Scan the data below and report how many lines include the word "imported". Nothing else is wanted.

SOURCE MATERIAL
====

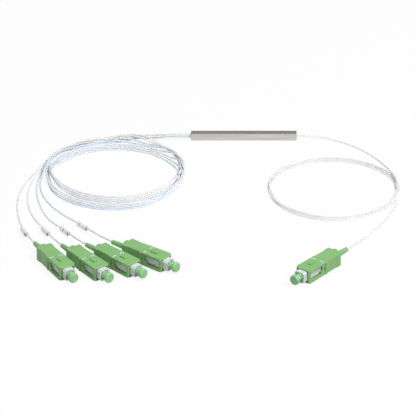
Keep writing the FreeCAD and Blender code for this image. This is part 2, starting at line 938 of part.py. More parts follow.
def fibre_solid(label, points, diameter):
    """A round jacket carried along a route; prints how it bends and how true its volume is."""
    wire, radii = route_wire(points)
    ahead = points[1] - points[0]
    section = Part.Wire([Part.Circle(points[0], ahead, diameter / 2).toShape()])
    solid = wire.makePipeShell([section], True, True)
    expected = math.pi * diameter**2 / 4 * wire.Length
    share = solid.Volume / expected
    tight = " ".join(f"{radius:.0f}" for radius in radii)
    print(f"{label}: length {wire.Length:.1f}, volume share {share:.4f}, radii {tight}")
    return solid


def shape_node(name, shape):
    """A node whose shape is set directly."""
    feature = doc.addObject("Part::Feature", name)
    feature.Label = name
    feature.Shape = shape
    feature.Placement = Placement()
    nodes[name] = feature
    return feature


def as_points(triples):
    """Vectors from number triples."""
    return [Vector(*triple) for triple in triples]


def behind_plug(name, distance):
    """A point on a plug's axis, that far behind its front face."""
    return plug_placement(name).multVec(Vector(-distance, 0, 0))


def tail_points(name):
    """A tail's whole route, ending against the stop ring's stub inside the boot."""
    end = size("stub_rear")
    inside_plug = [behind_plug(name, end + PLUG_RUN), behind_plug(name, end)]
    return as_points(TAIL_ROUTES[name]) + inside_plug


def jacket_start():
    """How far along the tube the jackets begin, inside the end plugs."""
    return size("tube_length") / 2 - size("end_plug_recess") - size("end_plug_length")


def output_starts():
    """Where the four output jackets begin, in the order of output_holes."""
    half = size("output_pitch") / 2
    middle = size("tube_side") / 2
    places = [(half, -half), (-half, half), (-half, -half), (half, half)]
    return [Vector(-jacket_start(), across, middle + up) for across, up in places]


def make_leads():
    """The jackets from the tube's ends to the coils."""
    diameter = size("jacket_diameter")
    leads = []
    for number, (start, route) in enumerate(zip(output_starts(), OUTPUT_LEAD_ROUTES), start=1):
        points = [start, start - Vector(TUBE_RUN, 0, 0)] + as_points(route)
        leads.append(fibre_solid(f"output lead {number}", points, diameter))
    shape_node("output_leads", Part.makeCompound(leads))
    start = Vector(jacket_start(), 0, size("tube_side") / 2)
    points = [start, start + Vector(TUBE_RUN, 0, 0)] + as_points(INPUT_LEAD_ROUTE)
    shape_node("input_lead", fibre_solid("input lead", points, diameter))


def make_tails():
    """The jackets from the coils to the plugs."""
    for name in PLUG_PLACES:
        node = "input_tail" if name == "input" else name.replace("output", "output_tail")
        solid = fibre_solid(node.replace("_", " "), tail_points(name), size("jacket_diameter"))
        shape_node(node, solid)


def make_bare_fibres():
    """The stripped fibres between the glass blocks' shelves and the jackets."""
    radius = size("bare_diameter") / 2
    shelf = size("tube_wall") + size("tube_play") + size("base_thickness")
    height = shelf + radius + BARE_PLAY
    chip_end = size("chip_length") / 2 + size("bond_gap")
    input_exit = chip_end + size("input_block_length") - size("block_shelf")
    output_exit = chip_end + size("output_block_length") - size("block_shelf")
    jacket = Vector(jacket_start(), 0, size("tube_side") / 2)
    pairs = [(Vector(input_exit, 0, height), jacket)]
    order = (0.5, -0.5, -1.5, 1.5)
    for place, end in zip(order, output_starts()):
        pairs.append((Vector(-output_exit, place * size("bare_pitch"), height), end))
    rods = []
    for start, end in pairs:
        along = (end - start).normalize()
        length = start.distanceToPoint(end) - 2 * BARE_PLAY
        rods.append(Part.makeCylinder(radius, length, start + along * BARE_PLAY, along))
    shape_node("bare_fibres", Part.makeCompound(rods))


def make_marker(number, name):
    """A printed sleeve threaded on a tail, hanging from the jacket that it carries."""
    points = tail_points(name)
    start, end = points[-3], points[-2]
    along = (end - start).normalize()
    centre = start + (end - start) * MARKER_SHARES[name]
    down = Vector(0, 0, -1)
    down = (down - along * down.dot(along)).normalize()
    centre += down * size("sleeve_sag")
    side = down.cross(along)
    turned = Rotation(along, side, down * -1, "XYZ")
    body = new_body(f"marker_{number}", Placement(centre, turned))
    sketch = new_sketch(body, "YZ_Plane", f"marker_{number}_section")
    add_circle(sketch, "0", "0", "Sizes.sleeve_radius")
    add_circle(sketch, "0", "0", "Sizes.sleeve_bore_radius")
    extrude(body, "Pad", f"marker_{number}_pad", sketch, "Sizes.sleeve_length", symmetric=True)
    return body


def cylinder(name, radius, height, centre, low="0"):
    """An upright cylinder bound to the sheet."""
    made = doc.addObject("Part::Cylinder", name)
    made.setExpression("Radius", radius)
    made.setExpression("Height", height)
    for axis, text in zip("xyz", (*centre, low)):
        made.setExpression(f"Placement.Base.{axis}", text)
    return made


def make_coil(name, centre):
    """The outer shape of a coil: equal turns, laid a little further towards the plugs each."""
    radius = f"Sizes.{name}_radius"
    band = f"Sizes.{name}_half_band"
    height = f"Sizes.{name}_height"
    spread = f"Sizes.{name}_spread"
    across = str(centre[0])
    far = (across, f"{centre[1]} + {spread} / 2")
    near_side = (across, f"{centre[1]} - {spread} / 2")
    outer = f"{radius} + {band}"
    inner = f"{radius} - {band}"
    between = doc.addObject("Part::Box", f"{name}_between")
    between.setExpression("Length", f"2 * ({outer})")
    between.setExpression("Width", spread)
    between.setExpression("Height", height)
    between.setExpression("Placement.Base.x", f"{across} - ({outer})")
    between.setExpression("Placement.Base.y", near_side[1])
    whole = doc.addObject("Part::MultiFuse", f"{name}_whole")
    whole.Shapes = [
        cylinder(f"{name}_far", outer, height, far),
        cylinder(f"{name}_near", outer, height, near_side),
        between,
    ]
    hollow = doc.addObject("Part::MultiCommon", f"{name}_hollow")
    over = f"{height} + {2 * CUT_OVER}"
    hollow.Shapes = [
        cylinder(f"{name}_far_inside", inner, over, far, f"-{CUT_OVER}"),
        cylinder(f"{name}_near_inside", inner, over, near_side, f"-{CUT_OVER}"),
    ]
    coil = doc.addObject("Part::Cut", name)
    coil.Base = whole
    coil.Tool = hollow
    coil.Label = name
    nodes[name] = coil
    return coil


# ---------------------------------------------------------------- the whole splitter

make_steel_tube()
make_end_plug("input_end_plug", 1, [("0", "0")])
make_end_plug("output_end_plug", -1, output_holes())
make_chip_and_blocks()
make_bare_fibres()
make_leads()
make_tails()
make_coil("output_coil", OUTPUT_COIL_CENTRE)
make_coil("input_coil", INPUT_COIL_CENTRE)
for marker_number, plug in enumerate(MARKER_SHARES, start=1):
    make_marker(marker_number, plug)
for plug in PLUG_PLACES:
    for piece, make_piece in PLUG_PIECES.items():
        make_piece(f"{plug}_{piece}", plug_placement(plug))

doc.recompute()
for made in doc.Objects:
    if "Invalid" in made.State or "Error" in made.State:
        raise RuntimeError(f"{made.Label} failed: {made.State}")
os.makedirs("parts", exist_ok=True)
for node, made in nodes.items():
    shape = made.Shape
    if shape.isNull() or not shape.isValid() or not shape.Solids:
        raise RuntimeError(f"{node} has no valid solid")
    shape.exportStep(f"parts/{node}.step")
print(f"{len(nodes)} nodes written")
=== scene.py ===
# %% [markdown]
# # Dressing a miniature fibre splitter
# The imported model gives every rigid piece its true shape: a square steel tube, five push-pull
# plugs with their caps and boots, and plain tubes where the fibres run. This notebook adds
# what the eye expects on top of that: fibres that lie in loose turns, paint in the moulded
# marks, wound springs, printed numbers on the sleeves, and a finish for every
# material.
# Everything is in metres, in the model's own frame, so a piece goes where the model says.

# %% Load the model
import math

import bpy
import numpy as np
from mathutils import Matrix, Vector


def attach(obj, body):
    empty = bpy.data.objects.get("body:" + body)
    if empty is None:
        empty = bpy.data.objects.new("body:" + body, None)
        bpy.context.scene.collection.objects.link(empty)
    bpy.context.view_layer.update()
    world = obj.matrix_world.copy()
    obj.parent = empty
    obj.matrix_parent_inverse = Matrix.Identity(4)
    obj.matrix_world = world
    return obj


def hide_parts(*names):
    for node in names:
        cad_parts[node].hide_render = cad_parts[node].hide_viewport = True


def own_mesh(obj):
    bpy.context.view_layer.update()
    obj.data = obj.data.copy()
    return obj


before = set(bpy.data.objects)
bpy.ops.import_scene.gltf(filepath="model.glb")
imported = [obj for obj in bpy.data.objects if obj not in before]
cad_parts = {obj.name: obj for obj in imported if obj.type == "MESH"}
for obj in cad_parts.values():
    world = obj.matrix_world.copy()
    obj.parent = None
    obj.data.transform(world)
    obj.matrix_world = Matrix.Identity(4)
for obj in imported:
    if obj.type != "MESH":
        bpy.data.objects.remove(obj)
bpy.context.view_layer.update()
MM = 0.001

# %% [markdown]
# ## The camera
# A small part is usually shot from far away with a long lens, so that its parallel edges stay
# nearly parallel. The camera stands 1.8 m away, 27 degrees above the table. The alternative is
# an orthographic camera, which loses the last hint of depth that a real lens keeps.

# %% Place the camera
CAMERA_TARGET = Vector((-0.0190, -0.0801, 0.0))
CAMERA_DISTANCE = 1.807
CAMERA_ELEVATION = math.radians(27.24)
CAMERA_LENS = 306.0
SENSOR_WIDTH = 36.0
CLIP = (0.1, 20.0)

camera_data = bpy.data.cameras.new("studio_camera")
camera_data.lens = CAMERA_LENS
camera_data.sensor_width = SENSOR_WIDTH
camera_data.clip_start, camera_data.clip_end = CLIP
camera = bpy.data.objects.new("studio_camera", camera_data)
backwards = Vector((0.0, -math.cos(CAMERA_ELEVATION), math.sin(CAMERA_ELEVATION)))
camera.location = CAMERA_TARGET + backwards * CAMERA_DISTANCE
camera.rotation_euler = (math.pi / 2 - CAMERA_ELEVATION, 0.0, 0.0)
bpy.context.scene.collection.objects.link(camera)
bpy.context.scene.camera = camera
print("camera at", [round(x, 3) for x in camera.location])

# %% [markdown]
# ## A small set of node helpers
# A finish is a Principled shader with something procedural behind its colour, roughness and
# bump. Writing each link by hand hides what matters, so a few helpers make a material, add
# its nodes and join them. Colours are given as they look on a screen and turned to linear.

# %% Colours and materials


def linear(red, green, blue):
    """A screen colour (0 to 255) as linear light: the inverse of the sRGB curve per channel."""
    screen = np.array([red, green, blue]) / 255.0
    light = np.where(screen <= 0.04045, screen / 12.92, ((screen + 0.055) / 1.055) ** 2.4)
    return (*[float(x) for x in light], 1.0)


def grey(level):
    """A linear grey of that level."""
    return (level, level, level, 1.0)


def shade(colour, share):
    """A linear colour times a share, up to full white."""
    return (*[min(float(x) * share, 1.0) for x in colour[:3]], 1.0)


def new_finish(name, **sockets):
    """A material with one Principled shader whose plain sockets are set by name."""
    material = bpy.data.materials.new(name)
    material.use_nodes = True
    shader = material.node_tree.nodes["Principled BSDF"]
    for label, number in sockets.items():
        shader.inputs[label.replace("_", " ")].default_value = number
    return material, material.node_tree, shader


def add_node(tree, kind, inputs=None, **settings):
    """A node of that kind. inputs maps a socket's name or number to a number or a source."""
    node = tree.nodes.new(kind)
    for label, number in settings.items():
        setattr(node, label, number)
    for label, source in (inputs or {}).items():
        if isinstance(source, bpy.types.NodeSocket):
            tree.links.new(source, node.inputs[label])
        else:
            node.inputs[label].default_value = source
    return node


print("colours and materials ready")

# %% [markdown]
# ## Patterns, sums and bumps
# The same few nodes come back in every finish: a place on the piece, noise over that place, a
# ramp that turns the noise into a colour, a sum, and a bump. Each is a function here that
# gives back the socket to link from, so that a finish reads like a sentence. The place is the
# piece's own and not the world's, so a pattern stays put when the piece moves.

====

RESULT OF THE TASK
4